[Records contained in a dataset]
——

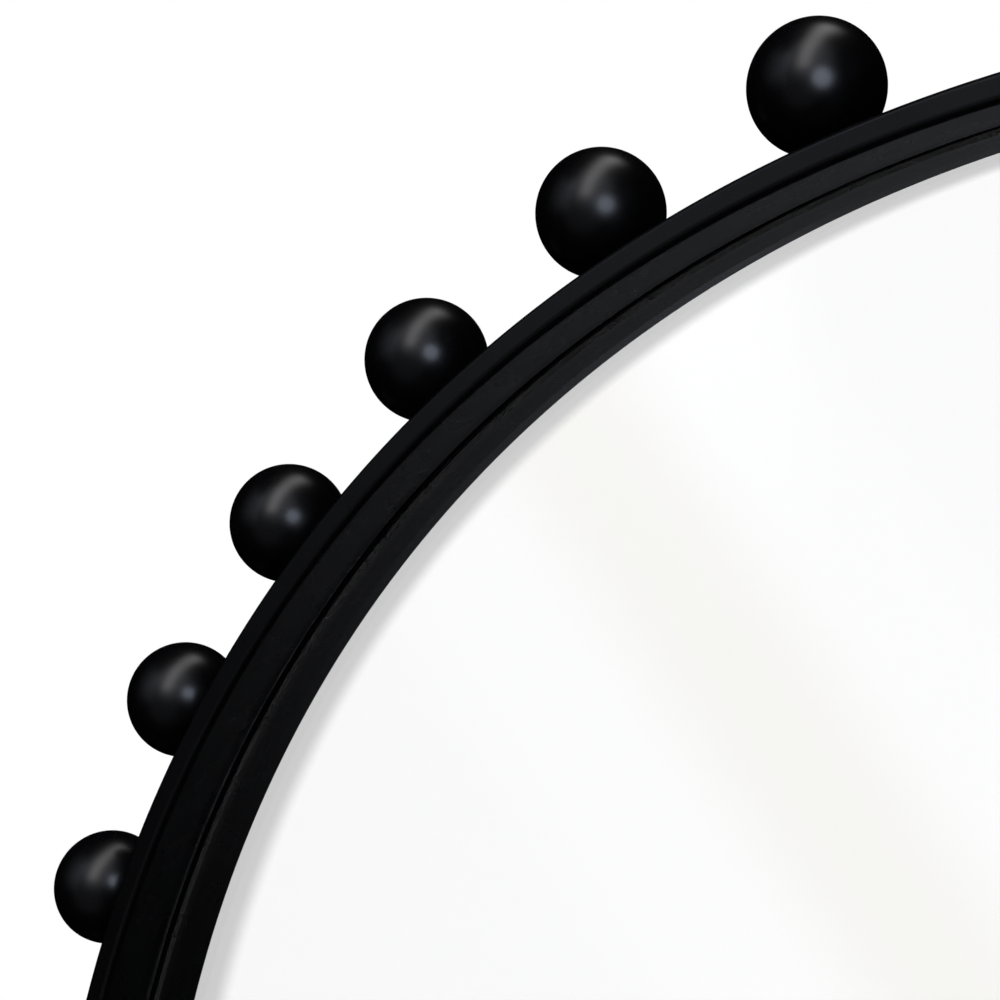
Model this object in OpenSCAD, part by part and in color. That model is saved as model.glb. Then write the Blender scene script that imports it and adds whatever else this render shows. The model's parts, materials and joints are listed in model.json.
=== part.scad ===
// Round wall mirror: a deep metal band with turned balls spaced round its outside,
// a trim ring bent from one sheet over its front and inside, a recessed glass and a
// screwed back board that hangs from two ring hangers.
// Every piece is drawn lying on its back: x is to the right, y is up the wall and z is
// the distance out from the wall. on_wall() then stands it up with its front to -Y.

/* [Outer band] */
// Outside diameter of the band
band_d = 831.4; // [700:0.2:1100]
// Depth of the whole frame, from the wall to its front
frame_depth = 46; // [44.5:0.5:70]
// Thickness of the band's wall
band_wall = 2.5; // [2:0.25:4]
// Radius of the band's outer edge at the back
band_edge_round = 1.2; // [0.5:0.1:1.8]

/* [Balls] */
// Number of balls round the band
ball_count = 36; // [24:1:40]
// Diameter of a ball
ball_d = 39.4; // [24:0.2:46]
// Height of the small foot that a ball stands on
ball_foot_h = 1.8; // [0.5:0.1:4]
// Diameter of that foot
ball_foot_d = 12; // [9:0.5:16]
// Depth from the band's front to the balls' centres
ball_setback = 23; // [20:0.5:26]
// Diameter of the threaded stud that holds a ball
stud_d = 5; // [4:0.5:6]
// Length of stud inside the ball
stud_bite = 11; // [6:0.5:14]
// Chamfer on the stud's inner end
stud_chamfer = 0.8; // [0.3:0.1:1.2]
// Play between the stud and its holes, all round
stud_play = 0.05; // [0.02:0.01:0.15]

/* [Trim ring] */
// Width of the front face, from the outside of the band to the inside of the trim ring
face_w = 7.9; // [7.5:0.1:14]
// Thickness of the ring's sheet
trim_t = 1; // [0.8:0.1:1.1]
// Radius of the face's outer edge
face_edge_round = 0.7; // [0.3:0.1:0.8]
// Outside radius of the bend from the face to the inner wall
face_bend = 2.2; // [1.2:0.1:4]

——

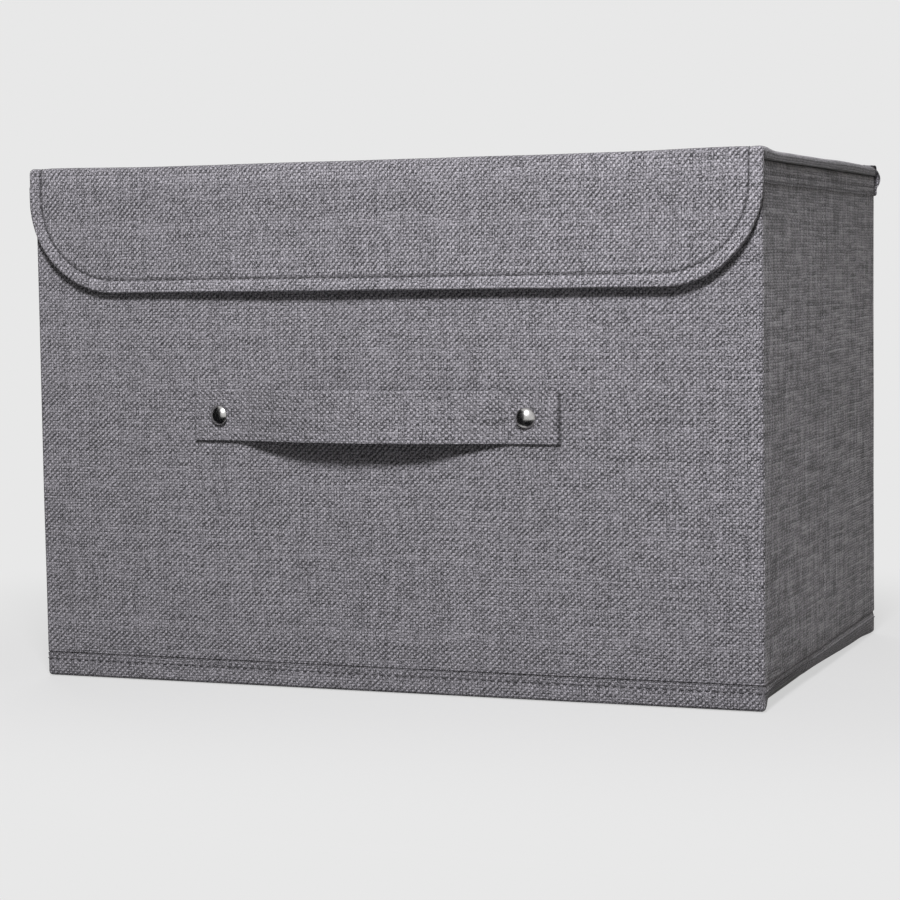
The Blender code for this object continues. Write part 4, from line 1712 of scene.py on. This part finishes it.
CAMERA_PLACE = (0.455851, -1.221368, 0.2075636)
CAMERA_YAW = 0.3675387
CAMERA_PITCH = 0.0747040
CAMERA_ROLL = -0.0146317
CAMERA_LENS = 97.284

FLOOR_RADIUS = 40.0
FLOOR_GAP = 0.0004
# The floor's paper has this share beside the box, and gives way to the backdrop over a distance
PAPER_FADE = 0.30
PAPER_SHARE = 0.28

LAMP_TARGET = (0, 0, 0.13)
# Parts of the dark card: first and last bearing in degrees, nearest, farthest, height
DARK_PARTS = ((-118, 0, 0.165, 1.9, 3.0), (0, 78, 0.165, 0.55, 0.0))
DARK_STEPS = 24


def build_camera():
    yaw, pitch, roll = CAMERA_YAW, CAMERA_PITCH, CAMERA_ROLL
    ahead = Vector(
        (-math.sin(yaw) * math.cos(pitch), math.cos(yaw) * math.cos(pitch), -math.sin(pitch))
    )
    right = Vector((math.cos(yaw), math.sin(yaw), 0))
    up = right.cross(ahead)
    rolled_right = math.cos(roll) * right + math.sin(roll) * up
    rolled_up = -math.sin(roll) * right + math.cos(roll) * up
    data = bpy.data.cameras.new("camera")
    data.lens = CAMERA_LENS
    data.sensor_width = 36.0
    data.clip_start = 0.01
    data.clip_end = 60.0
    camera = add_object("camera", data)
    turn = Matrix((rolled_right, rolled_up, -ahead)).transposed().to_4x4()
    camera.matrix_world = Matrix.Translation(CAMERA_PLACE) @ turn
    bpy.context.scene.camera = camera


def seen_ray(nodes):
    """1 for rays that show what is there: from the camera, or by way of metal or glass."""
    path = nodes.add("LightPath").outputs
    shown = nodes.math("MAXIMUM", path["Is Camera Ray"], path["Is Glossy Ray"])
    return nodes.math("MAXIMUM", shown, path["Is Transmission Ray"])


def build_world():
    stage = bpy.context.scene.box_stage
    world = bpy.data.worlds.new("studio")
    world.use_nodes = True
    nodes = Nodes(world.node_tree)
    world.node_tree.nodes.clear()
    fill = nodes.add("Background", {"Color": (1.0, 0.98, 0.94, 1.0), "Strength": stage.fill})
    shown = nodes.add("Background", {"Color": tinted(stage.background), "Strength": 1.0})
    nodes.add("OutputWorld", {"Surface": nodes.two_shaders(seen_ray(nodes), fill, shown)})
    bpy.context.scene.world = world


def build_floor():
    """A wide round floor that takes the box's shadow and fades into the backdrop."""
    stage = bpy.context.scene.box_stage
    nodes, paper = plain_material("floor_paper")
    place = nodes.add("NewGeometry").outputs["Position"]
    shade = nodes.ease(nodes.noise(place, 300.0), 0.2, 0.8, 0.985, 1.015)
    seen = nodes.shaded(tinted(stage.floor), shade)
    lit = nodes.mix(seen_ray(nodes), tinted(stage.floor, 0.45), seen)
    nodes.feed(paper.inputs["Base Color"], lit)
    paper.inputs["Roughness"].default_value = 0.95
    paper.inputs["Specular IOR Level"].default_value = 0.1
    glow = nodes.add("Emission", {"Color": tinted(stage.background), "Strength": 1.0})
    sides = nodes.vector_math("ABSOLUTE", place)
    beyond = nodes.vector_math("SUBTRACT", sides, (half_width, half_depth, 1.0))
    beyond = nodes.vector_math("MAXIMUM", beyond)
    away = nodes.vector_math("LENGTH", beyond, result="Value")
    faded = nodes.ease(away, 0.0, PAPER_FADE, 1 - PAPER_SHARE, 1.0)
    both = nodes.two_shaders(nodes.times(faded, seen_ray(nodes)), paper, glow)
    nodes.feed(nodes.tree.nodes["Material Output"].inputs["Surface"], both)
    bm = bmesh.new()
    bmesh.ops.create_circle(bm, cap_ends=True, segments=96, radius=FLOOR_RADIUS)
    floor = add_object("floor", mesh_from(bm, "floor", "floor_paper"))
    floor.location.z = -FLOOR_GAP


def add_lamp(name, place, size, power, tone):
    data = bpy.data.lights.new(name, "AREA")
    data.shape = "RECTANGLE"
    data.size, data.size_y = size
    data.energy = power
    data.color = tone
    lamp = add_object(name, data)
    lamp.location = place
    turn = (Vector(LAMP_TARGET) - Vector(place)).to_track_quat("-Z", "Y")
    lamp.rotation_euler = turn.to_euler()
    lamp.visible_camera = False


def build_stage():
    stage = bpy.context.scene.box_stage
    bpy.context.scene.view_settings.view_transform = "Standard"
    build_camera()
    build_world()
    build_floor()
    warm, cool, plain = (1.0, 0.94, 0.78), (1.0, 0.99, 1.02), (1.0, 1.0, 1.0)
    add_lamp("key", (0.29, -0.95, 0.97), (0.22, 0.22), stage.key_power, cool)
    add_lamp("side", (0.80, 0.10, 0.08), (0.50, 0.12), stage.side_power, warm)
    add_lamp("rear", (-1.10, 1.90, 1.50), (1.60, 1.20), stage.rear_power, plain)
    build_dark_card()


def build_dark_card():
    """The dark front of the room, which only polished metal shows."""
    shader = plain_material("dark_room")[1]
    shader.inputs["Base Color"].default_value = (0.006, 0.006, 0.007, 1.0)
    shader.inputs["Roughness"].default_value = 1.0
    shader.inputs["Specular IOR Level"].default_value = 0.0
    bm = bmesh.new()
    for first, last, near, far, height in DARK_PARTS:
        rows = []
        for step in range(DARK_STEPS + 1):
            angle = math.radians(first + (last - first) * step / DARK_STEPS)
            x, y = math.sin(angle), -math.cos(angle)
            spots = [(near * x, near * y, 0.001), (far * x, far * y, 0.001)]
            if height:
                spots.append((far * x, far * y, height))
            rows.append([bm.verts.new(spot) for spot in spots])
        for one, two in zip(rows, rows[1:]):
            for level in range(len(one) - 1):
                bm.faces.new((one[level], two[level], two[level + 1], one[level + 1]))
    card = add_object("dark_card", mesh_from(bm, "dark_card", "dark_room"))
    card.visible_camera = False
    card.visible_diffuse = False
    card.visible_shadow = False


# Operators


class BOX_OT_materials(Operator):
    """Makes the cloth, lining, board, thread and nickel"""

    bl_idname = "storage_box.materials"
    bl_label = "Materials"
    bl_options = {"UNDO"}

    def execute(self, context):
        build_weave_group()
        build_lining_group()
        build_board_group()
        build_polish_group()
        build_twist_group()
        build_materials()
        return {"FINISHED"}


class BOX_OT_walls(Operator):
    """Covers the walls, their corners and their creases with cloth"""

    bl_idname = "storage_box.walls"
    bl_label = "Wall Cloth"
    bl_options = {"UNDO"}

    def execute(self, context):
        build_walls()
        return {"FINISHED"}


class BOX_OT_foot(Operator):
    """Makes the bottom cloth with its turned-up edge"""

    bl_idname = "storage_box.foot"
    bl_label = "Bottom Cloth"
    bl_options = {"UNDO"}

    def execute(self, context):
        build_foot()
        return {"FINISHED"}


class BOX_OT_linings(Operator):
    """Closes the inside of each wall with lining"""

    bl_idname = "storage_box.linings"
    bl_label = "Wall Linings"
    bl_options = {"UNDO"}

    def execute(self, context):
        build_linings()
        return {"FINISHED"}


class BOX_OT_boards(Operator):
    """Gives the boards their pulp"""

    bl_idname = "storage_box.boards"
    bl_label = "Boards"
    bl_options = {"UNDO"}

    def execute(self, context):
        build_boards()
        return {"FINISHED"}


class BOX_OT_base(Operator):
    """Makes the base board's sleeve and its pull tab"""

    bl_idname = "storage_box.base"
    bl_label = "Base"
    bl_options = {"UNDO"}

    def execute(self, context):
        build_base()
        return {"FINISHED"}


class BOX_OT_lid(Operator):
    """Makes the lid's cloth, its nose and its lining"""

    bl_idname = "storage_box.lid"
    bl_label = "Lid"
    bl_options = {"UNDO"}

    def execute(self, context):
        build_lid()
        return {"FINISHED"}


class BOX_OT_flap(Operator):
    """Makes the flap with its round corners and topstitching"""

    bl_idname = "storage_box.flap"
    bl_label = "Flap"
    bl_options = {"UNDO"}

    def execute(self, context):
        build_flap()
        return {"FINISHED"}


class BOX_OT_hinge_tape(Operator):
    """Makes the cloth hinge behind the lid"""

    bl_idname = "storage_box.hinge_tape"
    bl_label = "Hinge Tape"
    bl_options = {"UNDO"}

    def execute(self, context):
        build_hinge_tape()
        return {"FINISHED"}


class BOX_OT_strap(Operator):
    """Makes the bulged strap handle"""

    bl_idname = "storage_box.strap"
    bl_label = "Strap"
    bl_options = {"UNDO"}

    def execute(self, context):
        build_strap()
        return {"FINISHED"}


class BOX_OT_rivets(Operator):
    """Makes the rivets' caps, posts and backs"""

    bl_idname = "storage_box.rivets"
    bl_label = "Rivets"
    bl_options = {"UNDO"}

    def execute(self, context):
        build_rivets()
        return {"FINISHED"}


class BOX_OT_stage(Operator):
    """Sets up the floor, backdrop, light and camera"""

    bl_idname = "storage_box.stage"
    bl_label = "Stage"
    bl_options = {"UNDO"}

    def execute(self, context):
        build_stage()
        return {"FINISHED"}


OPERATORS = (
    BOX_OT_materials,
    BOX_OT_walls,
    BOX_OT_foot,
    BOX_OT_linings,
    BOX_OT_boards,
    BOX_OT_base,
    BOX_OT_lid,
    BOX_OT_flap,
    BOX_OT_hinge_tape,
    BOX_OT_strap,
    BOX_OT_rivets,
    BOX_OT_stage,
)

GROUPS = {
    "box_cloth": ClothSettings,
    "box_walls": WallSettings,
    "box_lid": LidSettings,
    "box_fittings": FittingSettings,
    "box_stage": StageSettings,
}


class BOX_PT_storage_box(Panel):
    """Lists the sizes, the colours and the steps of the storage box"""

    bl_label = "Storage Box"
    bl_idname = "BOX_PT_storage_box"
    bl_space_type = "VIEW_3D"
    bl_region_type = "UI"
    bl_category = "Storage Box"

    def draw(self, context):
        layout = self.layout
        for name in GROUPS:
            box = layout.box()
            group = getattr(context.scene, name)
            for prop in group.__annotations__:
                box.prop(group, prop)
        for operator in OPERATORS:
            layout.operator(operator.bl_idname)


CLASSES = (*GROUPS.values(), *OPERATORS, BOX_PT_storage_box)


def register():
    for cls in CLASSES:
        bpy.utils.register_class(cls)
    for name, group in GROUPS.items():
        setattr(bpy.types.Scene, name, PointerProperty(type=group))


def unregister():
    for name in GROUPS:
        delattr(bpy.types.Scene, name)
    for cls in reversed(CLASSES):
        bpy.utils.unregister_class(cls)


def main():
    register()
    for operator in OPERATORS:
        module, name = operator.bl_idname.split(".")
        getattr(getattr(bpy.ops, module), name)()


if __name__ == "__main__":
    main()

——

Problem to solve ▸
Extract the lines of the preceding material that run from the line with "Model this object" through the line with "face_bend = 2.2; // [1.2:0.1:4]", inclusive, reproducing them exactly and adding nothing.

Response below ▸
Model this object in OpenSCAD, part by part and in color. That model is saved as model.glb. Then write the Blender scene script that imports it and adds whatever else this render shows. The model's parts, materials and joints are listed in model.json.
=== part.scad ===
// Round wall mirror: a deep metal band with turned balls spaced round its outside,
// a trim ring bent from one sheet over its front and inside, a recessed glass and a
// screwed back board that hangs from two ring hangers.
// Every piece is drawn lying on its back: x is to the right, y is up the wall and z is
// the distance out from the wall. on_wall() then stands it up with its front to -Y.

/* [Outer band] */
// Outside diameter of the band
band_d = 831.4; // [700:0.2:1100]
// Depth of the whole frame, from the wall to its front
frame_depth = 46; // [44.5:0.5:70]
// Thickness of the band's wall
band_wall = 2.5; // [2:0.25:4]
// Radius of the band's outer edge at the back
band_edge_round = 1.2; // [0.5:0.1:1.8]

/* [Balls] */
// Number of balls round the band
ball_count = 36; // [24:1:40]
// Diameter of a ball
ball_d = 39.4; // [24:0.2:46]
// Height of the small foot that a ball stands on
ball_foot_h = 1.8; // [0.5:0.1:4]
// Diameter of that foot
ball_foot_d = 12; // [9:0.5:16]
// Depth from the band's front to the balls' centres
ball_setback = 23; // [20:0.5:26]
// Diameter of the threaded stud that holds a ball
stud_d = 5; // [4:0.5:6]
// Length of stud inside the ball
stud_bite = 11; // [6:0.5:14]
// Chamfer on the stud's inner end
stud_chamfer = 0.8; // [0.3:0.1:1.2]
// Play between the stud and its holes, all round
stud_play = 0.05; // [0.02:0.01:0.15]

/* [Trim ring] */
// Width of the front face, from the outside of the band to the inside of the trim ring
face_w = 7.9; // [7.5:0.1:14]
// Thickness of the ring's sheet
trim_t = 1; // [0.8:0.1:1.1]
// Radius of the face's outer edge
face_edge_round = 0.7; // [0.3:0.1:0.8]
// Outside radius of the bend from the face to the inner wall
face_bend = 2.2; // [1.2:0.1:4]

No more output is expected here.